I climbed into Wilbur’s truck and off we went to the lake, just a couple of guys who would each much rather be alone right now. The first thing that happened was that I didn’t say anything, and by doing so, I had set the tone for the morning. Wilbur followed my lead. For the next two hours, he either didn’t have any urges to speak, or he resisted them all.
Okay, that’s not entirely true. When we got to the boat, some sounds did come from Wilbur’s face. “Get on the boat,” I heard him say.
I jumped into the conversation. “Okay,” I said.
Another thing he said was, “Untie that rope.”
“Okay,” I said, trying to sound hearty despite the trembling.

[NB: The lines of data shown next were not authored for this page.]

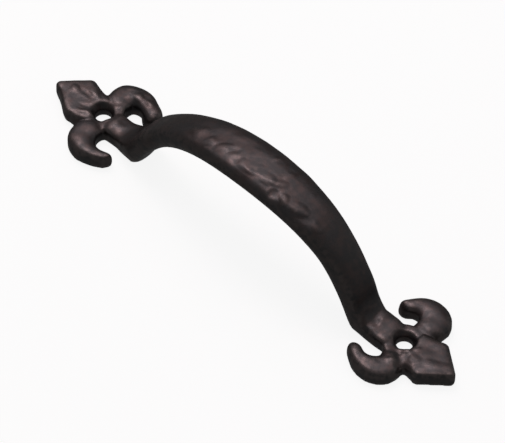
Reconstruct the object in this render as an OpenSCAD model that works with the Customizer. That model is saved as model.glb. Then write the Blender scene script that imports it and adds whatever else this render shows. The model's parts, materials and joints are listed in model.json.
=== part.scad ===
// Grab handle cast in one piece: a bowed grip between two fleur-de-lis end plates.
// The flat back lies on z = 0, the handle runs along x, and the grip stands up along z.
// The plates were shaped by hand, so the two ends differ a little, and so do their far sides
// (y above 0) and near sides (y below 0).
// All sizes are in millimetres and all angles in degrees.

/* [Grip] */
// Height of the grip's crown above the back
projection = 44.8; // [38:0.2:58]
// Distance between the heels, where the undersides of the two legs meet the back
heel_spacing = 106; // [98:0.2:114]
// Width of the grip at its crown
grip_width = 20.8; // [15:0.2:24]
// Thickness of the grip at its crown
grip_thickness = 8; // [6:0.2:11]
// Share of the crown's thickness that is domed
grip_dome = 0.55; // [0.4:0.05:0.55]
// Squareness of the grip's section: 2 is an oval, 4 is nearly a box
grip_squareness = 2.5; // [2:0.1:4]
// How soon the grip swells to its full width: 1 is soon, 3 is gradual
grip_swell = 2.6; // [1:0.1:3.4]
// How far the crown leans towards the right end
crown_shift = 3.4; // [-5:0.1:5]

/* [Bow] */
// Slope of the legs above the back
leg_angle = 67; // [54:1:72]
// Thickness of a leg above its heel
leg_thickness = 8.1; // [5.6:0.1:9.6]
// Share of a leg's thickness that is rounded on its underside
leg_belly = 0.42; // [0.1:0.01:0.44]
// Length of the straight pull at the foot of the bow, as a share of its rise
bow_lift = 0.72; // [0.5:0.01:0.84]
// Length of the flat pull at the crown of the bow, as a share of its half span
bow_flat = 0.43; // [0.35:0.01:0.6]
// Radius of the rounded heel under a leg
heel_radius = 2.9; // [1:0.1:6]
// Radius of the hollow between the strap and the leg's outer face
throat_radius = 12.2; // [4:0.2:13]

/* [Straps] */
// Width of the left strap beside its screw boss
left_strap_width = 10.4; // [8:0.1:14]
// Width of the right strap beside its screw boss
right_strap_width = 11.8; // [8:0.1:14]
// Width of the bulge over the left heel, where the strap turns up into the leg
left_heel_width = 14; // [8:0.1:15]
// Width of the bulge over the right heel
right_heel_width = 12.3; // [8:0.1:15]
// Width of the left leg above its heel, before the grip swells
left_leg_width = 9.9; // [8:0.1:14]
// Width of the right leg above its heel
right_leg_width = 11.3; // [8:0.1:14]
// Thickness of the strap
strap_thickness = 6.2; // [5:0.1:7]

/* [End plates] */
// Distance between the centres of the two screw holes
hole_spacing = 152; // [146:0.5:158]
// How far the casting's middle lies to the right of the middle of the screw holes
casting_along = 0.7; // [-2:0.1:2]
// How far the casting's middle line lies to the far side of the line through the screw holes
casting_across = -0.7; // [-1.5:0.1:1.5]
// Thickness of the end plates over their domed tops
plate_thickness = 6.2; // [5.6:0.1:8]
// Radius of the round boss that the screw hole goes through
boss_radius = 7.6; // [6.6:0.1:9]
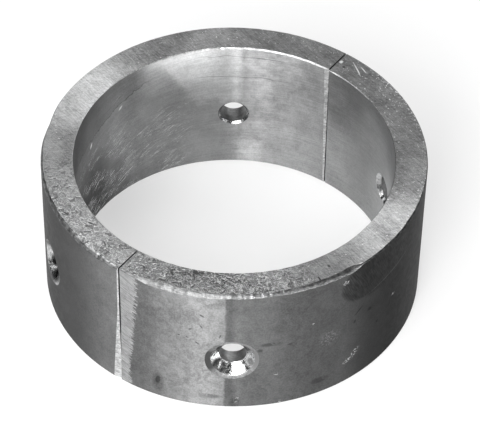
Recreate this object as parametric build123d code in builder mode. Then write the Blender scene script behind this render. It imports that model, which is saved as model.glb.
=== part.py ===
"""Split collar anode: two cast zinc half-rings that close round a drive leg or a shaft housing.

The bore axis is +Z and the foot of the collar stands on z = 0. The collar is parted beside the
YZ plane: right_half lies on +X and left_half on -X, and the seams are at the front (-Y) and the
back (+Y). Each half takes two countersunk screws that enter from outside. Millimetres, degrees.
"""

import os
from math import cos, radians, sin, sqrt, tan

from build123d import *

# Collar
bore_diameter = 100.0
wall_thickness = 10.0  # at the top, where the drafted wall is thickest
collar_height = 50.0
outer_draft = 1.0  # the outer wall narrows towards the foot by this angle

# Edges broken by hand
rim_bevel = 0.8  # outer edge of the top face
foot_bevel = 0.4  # both edges of the foot
right_bore_bevel = 0.3  # bore edge of the top face, right half
left_bore_bevel = 0.85  # bore edge of the top face, left half

# Parting
seam_gap = 0.4
seam_offset = 0.5  # the cut misses the bore axis by this much, towards the right half
seam_bevel = 0.8  # back inner corner of the left half

# Flat filed on the right half beside the front seam, widest at the top
filed_top_width = 6.3
filed_foot_width = 3.1
filed_depth = 0.3  # at the seam

# Bevel on the left half beside the front seam, widest at the foot
dressed_top_width = 0.4
dressed_foot_width = 3.0
dressed_depth = 1.1  # at the seam

# Screw holes
screw_diameter = 8.0
screw_clearance = 0.2  # all round the screw
screw_height = 21.5
screw_seam_angle = 36.0  # from each seam, about the bore axis
sink_angle = 90.0
sink_depth = 3.3  # from the outer wall to where the cone runs out in the hole
sink_lip_width = 1.1  # soft edge round the countersink, along the wall
sink_lip_depth = 0.4  # the same edge, along the cone
mouth_chamfer = 1.0  # where the hole opens into the bore

bore_radius = bore_diameter / 2
rim_radius = bore_radius + wall_thickness
foot_radius = rim_radius - collar_height * tan(radians(outer_draft))
hole_radius = screw_diameter / 2 + screw_clearance
root_radius = foot_radius + (rim_radius - foot_radius) * screw_height / collar_height - sink_depth
overlap = 1.0  # how far a cutter runs past the surface it cuts


def cast_ring(side, bore_bevel):
    """Revolve the whole collar, starting on the side that the other half takes up."""
    with BuildSketch(Plane.XZ) as wall:
        with BuildLine():
            Polyline(
                (-side * (bore_radius + foot_bevel), 0),
                (-side * (foot_radius - foot_bevel), 0),
                (-side * foot_radius, foot_bevel),
                (-side * rim_radius, collar_height - rim_bevel),
                (-side * (rim_radius - rim_bevel), collar_height),
                (-side * (bore_radius + bore_bevel), collar_height),
                (-side * bore_radius, collar_height - bore_bevel),
                (-side * bore_radius, foot_bevel),
                close=True,
            )
        make_face()
    revolve(wall.sketch, axis=Axis.Z)


def screw_holes(side):
    """Cut the two countersunk holes of one half with a cutter turned about each screw's line."""
    for seam_side in (-1, 1):
        angle = radians(screw_seam_angle)
        outward = Vector(side * sin(angle), seam_side * cos(angle), 0)
        line = Axis((0, 0, screw_height), outward)
        reach = rim_radius + overlap
        with BuildSketch(Plane(line.position, x_dir=outward, z_dir=(0, 0, 1))) as cutter:
            with BuildLine():
                Polyline(
                    (bore_radius - overlap, 0),
                    (bore_radius - overlap, hole_radius + mouth_chamfer + overlap),
                    (bore_radius + mouth_chamfer, hole_radius),
                    (root_radius, hole_radius),
                    (reach, hole_radius + (reach - root_radius) * tan(radians(sink_angle / 2))),
                    (reach, 0),
                    close=True,
                )
            make_face()
        revolve(cutter.sketch, axis=line, mode=Mode.SUBTRACT)


def part_at_seam(side):
    """Keep one side of the parting plane, less half of the seam's gap."""
    seam = Plane.YZ.offset(seam_offset + side * seam_gap / 2)
    split(bisect_by=seam, keep=Keep.TOP if side > 0 else Keep.BOTTOM)


def soften_countersinks(half):
    """Run a soft lip round the mouths of the countersinks, along the curved wall."""
    wall = half.faces().sort_by(SortBy.AREA)[-1]
    mouths = half.edges().filter_by(GeomType.BSPLINE).sort_by_distance((0, 0, screw_height))[-2:]
    chamfer(mouths, length=sink_lip_width, length2=sink_lip_depth, reference=wall)


def dress_front_corner(side, top_width, foot_width, depth):
    """Plane the outer corner beside the front seam; depth is at the seam where the cut is widest."""
    seam = seam_offset + side * seam_gap / 2
    top_edge = seam + side * top_width
    foot_edge = seam + side * foot_width
    top = Vector(top_edge, -sqrt(rim_radius**2 - top_edge**2), collar_height)
    foot = Vector(foot_edge, -sqrt(foot_radius**2 - foot_edge**2), 0)
    if top_width > foot_width:
        corner = Vector(seam, depth - rim_radius, collar_height)
    else:
        corner = Vector(seam, depth - foot_radius, 0)
    normal = (top - foot).cross(corner - foot)
    cut = Plane(origin=corner, z_dir=normal)
    split(bisect_by=cut, keep=Keep.TOP if normal.Y > 0 else Keep.BOTTOM)


with BuildPart() as right_half:
    cast_ring(1, right_bore_bevel)
    screw_holes(1)
    part_at_seam(1)
    soften_countersinks(right_half)
    dress_front_corner(1, filed_top_width, filed_foot_width, filed_depth)

with BuildPart() as left_half:
    cast_ring(-1, left_bore_bevel)
    screw_holes(-1)
    part_at_seam(-1)
    soften_countersinks(left_half)
    dress_front_corner(-1, dressed_top_width, dressed_foot_width, dressed_depth)
    back_corner = left_half.edges().filter_by(Axis.Z).sort_by(Axis.Y)[-1]
    chamfer(back_corner, seam_bevel)

os.makedirs("parts", exist_ok=True)
for name, half in {"right_half": right_half, "left_half": left_half}.items():
    half.part.label = name
    export_step(half.part, f"parts/{name}.step")
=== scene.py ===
import math

import bmesh
import bpy
from mathutils import Matrix, Vector, noise


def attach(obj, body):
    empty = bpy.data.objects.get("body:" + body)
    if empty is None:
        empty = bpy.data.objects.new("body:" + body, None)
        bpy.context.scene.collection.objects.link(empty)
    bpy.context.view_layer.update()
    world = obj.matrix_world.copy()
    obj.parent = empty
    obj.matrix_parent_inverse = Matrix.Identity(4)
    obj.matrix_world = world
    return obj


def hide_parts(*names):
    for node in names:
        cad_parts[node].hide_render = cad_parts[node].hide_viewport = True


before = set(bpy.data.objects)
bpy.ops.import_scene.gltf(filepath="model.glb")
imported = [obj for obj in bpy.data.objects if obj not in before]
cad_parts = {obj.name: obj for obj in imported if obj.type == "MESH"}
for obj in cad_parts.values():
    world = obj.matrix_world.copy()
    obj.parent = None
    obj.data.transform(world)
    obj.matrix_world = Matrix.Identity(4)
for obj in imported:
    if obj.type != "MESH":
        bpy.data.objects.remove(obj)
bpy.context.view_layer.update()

MM = 0.001
BORE = 50 * MM  # radius
RIM = 60 * MM  # radius of the outer wall at the top
MIDDLE = 55 * MM  # radius half way through the wall
HEIGHT = 50 * MM
DRAFT = math.tan(math.radians(1.0))
FOOT_BEVEL = 0.4 * MM
RIM_BEVEL = 0.8 * MM  # as spun; cast_and_file gives every place its own width
BORE_BEVEL = 0.5 * MM
SEAM_AT = 0.5 * MM  # the cut misses the bore's axis by this much
SEAM_GAP = 0.4 * MM
FRONT = Vector((0, -1, 0))

# A flat filed on the rim of the left half: its middle and half its reach in degrees
FLAT_BEARING = 292
FLAT_REACH = 8
FLAT_FOOT = 34 * MM
FLAT_DEPTH = 0.55 * MM

SCREW_HEIGHT = 21.5 * MM
HOLE = 4.2 * MM  # radius
SINK_ROOT = 56.2 * MM  # from the bore's axis to where the cone meets the hole
SINK_MOUTH = 7 * MM  # radius of the cone as turned; turn_sink fits it to the curved wall
SINK_FACETS = 96
LIP_FROM = 6.7 * MM  # beyond this radius a face that looks out is lip
LIP_SURE = 7.05 * MM  # and beyond this one every face
CRISP = math.radians(24)  # edges sharper than this stay crisp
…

Soon we were in the quietest place I’d ever been, adrift on a sheet of liquid glass. Wilbur was fishing. I was just sitting. I’d probably been in places this quiet before. It’s just that I made too much noise to notice. Not today. I was frozen in terror by the tension of the human silence. If I had spoken then, in Wilbur’s temple, during the heart of his ceremony, I believe the sheer force of the will of Wilbur would have struck me dead.
After a while, he packed up his equipment and he steered the boat to shore. When we were up against the dock, I knew it was time to get off the boat and I did so without even having to be told.
“Here,” Wilbur said, as he tossed me a rope which I then tied to the boat-holding rope-wrap thingie.
“Got it,” I replied, with just a touch of sailor vigor.
When we were back at the house, we went in the side door, which leads you through the kitchen. Mrs. King was standing at the sink. I was right behind Wilbur, so I was able to hear it when he walked by his wife, touched her on the shoulder, leaned into her ear, and said, “I like this one.”